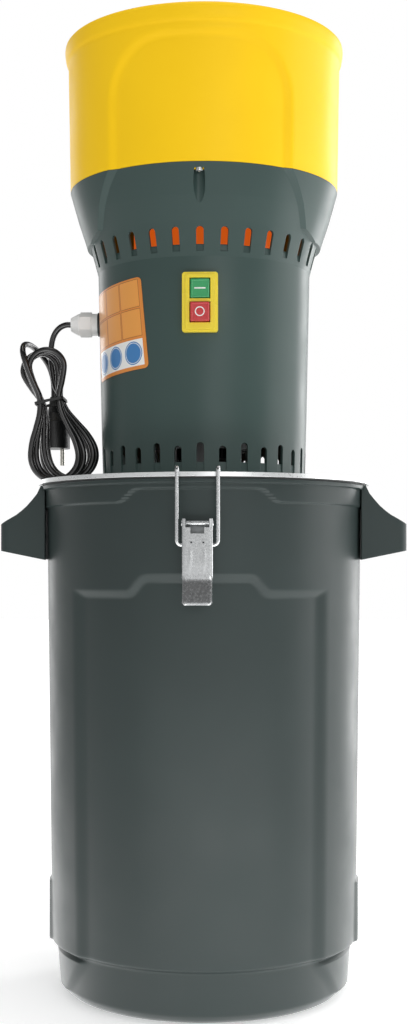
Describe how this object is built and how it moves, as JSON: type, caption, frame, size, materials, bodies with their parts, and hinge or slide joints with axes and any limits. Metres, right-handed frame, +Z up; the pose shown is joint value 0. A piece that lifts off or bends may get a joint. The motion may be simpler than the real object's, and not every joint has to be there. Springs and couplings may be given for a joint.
{
  "type": "electric grain mill",
  "caption": "Tall electric grain mill: a round hopper over a slotted motor head that is clamped by toggle latches to a collecting bucket with side handles.",
  "frame": {"origin": "centre of the bucket's flat base", "axes": "+Z up, -Y towards the switch and the front latch, +X to the right as seen from the front"},
  "size_m": [0.437, 0.3924, 1.0244],
  "materials": {
    "bucket_green": "moulded, satin",
    "handle_green": "moulded, satin",
    "housing_green": "moulded, satin",
    "hopper_yellow": "moulded, half gloss",
    "funnel_orange": "moulded",
    "zinc_steel": "bright zinc plate",
    "lid_steel": "bright sheet steel",
    "black_rubber": "moulded rubber",
    "label_vinyl": "printed film",
    "switch_yellow": "moulded",
    "switch_black": "moulded",
    "start_green": "moulded",
    "stop_red": "moulded",
    "gland_white": "nylon",
    "cord_black": "glossy cord sheath",
    "plug_black": "moulded",
    "nickel_brass": "nickel plated",
    "cast_alloy": "die cast",
    "lamination": "stacked sheet steel",
    "copper_wire": "enamelled copper",
    "bright_steel": "ground",
    "brush_brass": "pressed brass",
    "carbon": "carbon",
    "fan_plastic": "moulded"
  },
  "bodies": {
    "base": {"bucket": "bucket_green", "left_handle": "handle_green", "right_handle": "handle_green", "front_latch_base": "zinc_steel", "front_latch_pin": "zinc_steel", "rear_latch_base": "zinc_steel", "rear_latch_pin": "zinc_steel"},
    "head": {"lid_plate": "lid_steel", "lid_seal": "black_rubber", "lid_screws": "zinc_steel", "motor_housing": "housing_green", "housing_screws": "zinc_steel", "hopper": "hopper_yellow", "gate_guides": "hopper_yellow", "feed_funnel": "funnel_orange", "feed_chute": "lid_steel", "safety_label": "label_vinyl", "switch_frame": "switch_yellow", "switch_body": "switch_black", "gland_body": "gland_white", "gland_washer": "black_rubber", "gland_nut": "gland_white", "gland_locknut": "gland_white", "power_cord": "cord_black", "cord_hank": "cord_black", "cord_tail": "cord_black", "cord_tie": "plug_black", "power_plug": "plug_black", "plug_pins": "nickel_brass", "lower_bracket": "cast_alloy", "stator_core": "lamination", "field_coils": "copper_wire", "upper_bracket": "cast_alloy", "motor_bolts": "zinc_steel", "lower_bearing": "bright_steel", "upper_bearing": "bright_steel", "brush_holders": "brush_brass", "carbon_brushes": "carbon", "sieve_ring": "zinc_steel", "chamber_floor": "zinc_steel", "chamber_studs": "zinc_steel", "chamber_nuts": "zinc_steel"},
    "rotor": {"motor_shaft": "bright_steel", "armature_core": "lamination", "armature_winding": "copper_wire", "commutator": "copper_wire", "cooling_fan": "fan_plastic", "blade_hub": "cast_alloy", "cutter_blade": "bright_steel", "blade_nut": "zinc_steel"},
    "start_button": {"start_button": "start_green"},
    "stop_button": {"stop_button": "stop_red"},
    "feed_gate": {"feed_gate": "switch_black"},
    "front_lever": {"front_latch_lever": "zinc_steel"},
    "front_bail": {"front_bail": "zinc_steel"},
    "rear_lever": {"rear_latch_lever": "zinc_steel"},
    "rear_bail": {"rear_bail": "zinc_steel"}
  },
  "joints": [
    {"name": "head_lift", "type": "slide", "parent": "base", "child": "head", "axis": [0, 0, 1], "range_m": [0, 0.15]},
    {"name": "rotor_spin", "type": "hinge", "parent": "head", "child": "rotor", "pos_m": [0, 0, 0.6], "axis": [0, 0, 1], "continuous": true},
    {"name": "start_press", "type": "slide", "parent": "head", "child": "start_button", "axis": [0, 1, 0], "range_m": [0, 0.003], "stiffness_N_per_m": 400},
    {"name": "stop_press", "type": "slide", "parent": "head", "child": "stop_button", "axis": [0, 1, 0], "range_m": [0, 0.003], "stiffness_N_per_m": 400},
    {"name": "gate_slide", "type": "slide", "parent": "head", "child": "feed_gate", "axis": [0, -1, 0], "range_m": [0, 0.052]},
    {"name": "front_latch", "type": "hinge", "parent": "base", "child": "front_lever", "pos_m": [0, -0.181, 0.5013], "axis": [-1, 0, 0], "range_deg": [0, 130]},
    {"name": "front_bail_swing", "type": "hinge", "parent": "front_lever", "child": "front_bail", "pos_m": [0, -0.183, 0.48], "axis": [1, 0, 0], "range_deg": [0, 169.5]},
    {"name": "rear_latch", "type": "hinge", "parent": "base", "child": "rear_lever", "pos_m": [0, 0.181, 0.5013], "axis": [1, 0, 0], "range_deg": [0, 130]},
    {"name": "rear_bail_swing", "type": "hinge", "parent": "rear_lever", "child": "rear_bail", "pos_m": [0, 0.183, 0.48], "axis": [-1, 0, 0], "range_deg": [0, 169.5]}
  ],
  "couplings": [
    {"joint": "front_bail_swing", "follows": "front_latch", "ratio": 1.3},
    {"joint": "rear_bail_swing", "follows": "rear_latch", "ratio": 1.3}
  ]
}
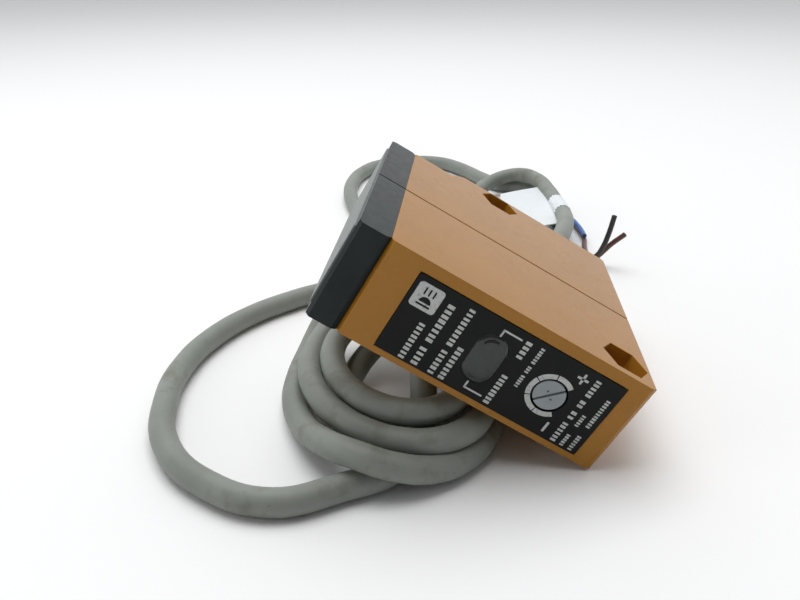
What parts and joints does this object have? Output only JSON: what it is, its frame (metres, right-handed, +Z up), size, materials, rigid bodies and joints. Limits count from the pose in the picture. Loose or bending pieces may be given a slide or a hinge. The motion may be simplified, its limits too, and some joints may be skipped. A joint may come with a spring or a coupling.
{
  "type": "photoelectric sensor",
  "caption": "Block-type photoelectric sensor with a clear front window, a sensitivity adjuster, a smoked lamp window and a grey cable coiled under it.",
  "frame": {"origin": "bottom centre of the sensor's own box (without its free cable), on the surface that it and its cable lie on", "axes": "+Z up; +X towards the rear of the sensor and level; +Y towards the sensor's cable face. The sensor lies on its side and leans back 30 degrees about Y: its rear lower edge is on the surface and its front rests on its coiled cable, so its optical axis points along (-0.866, 0, 0.5)."},
  "size_m": [0.0957, 0.2029, 0.0403],
  "materials": {
    "housing": "fine satin, orange-tan",
    "cap_plastic": "satin, blue-black",
    "window": "clear, finely stippled",
    "seal_rubber": "matt",
    "black_plastic": "matt",
    "red_lens": "clear red",
    "clear_lens": "clear",
    "red_lamp": "tinted",
    "green_lamp": "tinted",
    "chip_black": "moulded",
    "tinned_steel": "bright",
    "board_green": "solder mask",
    "ribbon": "amber film",
    "brass_pin": "bright",
    "capacitor_sleeve": "shrunk sleeve",
    "chip_tan": "ceramic",
    "trimmer_blue": "moulded",
    "knob_plastic": "pale blue-grey",
    "panel_black": "printed film",
    "smoked_window": "smoked",
    "bush_rubber": "matt grey",
    "cable_sheath": "grey PVC, slightly soiled",
    "core_insulation": "PVC",
    "white_tape": "white cloth-backed tape",
    "core_brown": "PVC",
    "core_blue": "PVC",
    "core_black": "PVC",
    "copper": "bright strands"
  },
  "bodies": {
    "sensor": {"case": "housing", "front_cap": "cap_plastic", "front_window": "window", "cap_gasket": "seal_rubber", "optic_holder": "black_plastic", "emitter_lens": "red_lens", "receiver_lens": "clear_lens", "emitter_led": "red_lamp", "photodiode": "chip_black", "photodiode_shield": "tinned_steel", "optics_board": "board_green", "main_board": "board_green", "control_board": "board_green", "board_link": "ribbon", "pin_header": "brass_pin", "sensor_ic": "chip_black", "regulator_ic": "chip_black", "output_transistor": "chip_black", "smoothing_capacitor": "capacitor_sleeve", "chip_parts": "chip_tan", "board_screws": "tinned_steel", "adjuster_housing": "trimmer_blue", "adjuster_seal": "seal_rubber", "label_panel": "panel_black", "indicator_window": "smoked_window", "light_led": "red_lamp", "stability_led": "green_lamp", "cable_bush": "bush_rubber", "cable_stub": "cable_sheath", "cable_clamp": "tinned_steel", "inner_cores": "core_insulation", "cable_arch": "cable_sheath", "cable_coil": "cable_sheath", "cable_loop": "cable_sheath", "cable_tag": "white_tape", "wire_brown": "core_brown", "wire_blue": "core_blue", "wire_black": "core_black", "copper_ends": "copper"},
    "adjuster": {"adjuster_knob": "knob_plastic"}
  },
  "joints": [
    {"name": "adjuster_turn", "type": "hinge", "parent": "sensor", "child": "adjuster", "pos_m": [0.01046, -0.0287, 0.01348], "axis": [0, -1, 0], "range_deg": [0, 264]}
  ]
}
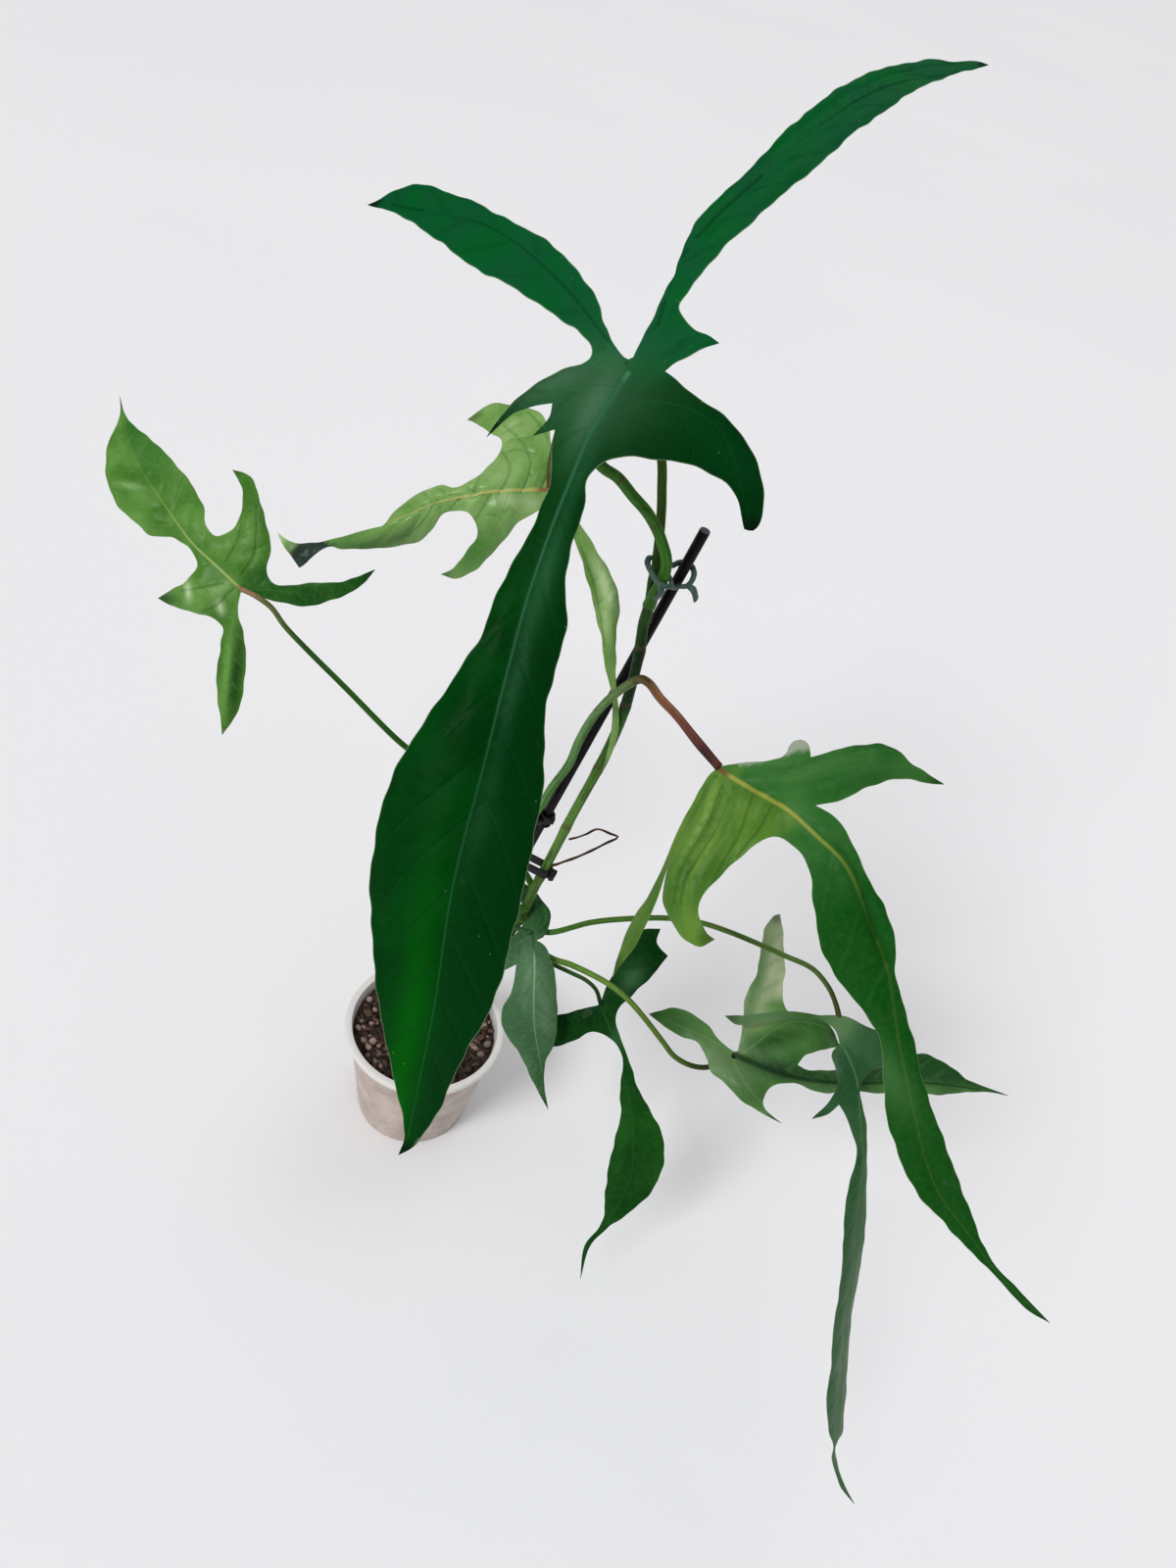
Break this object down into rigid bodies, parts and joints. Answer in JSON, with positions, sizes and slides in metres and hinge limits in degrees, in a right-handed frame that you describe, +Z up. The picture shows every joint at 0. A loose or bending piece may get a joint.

-------------------------

■ **THE TASK**
Lines that include the word "axes" — how many are there in the data? Answer with the number alone.

■ **SOLUTION TO THE PROBLEM**
3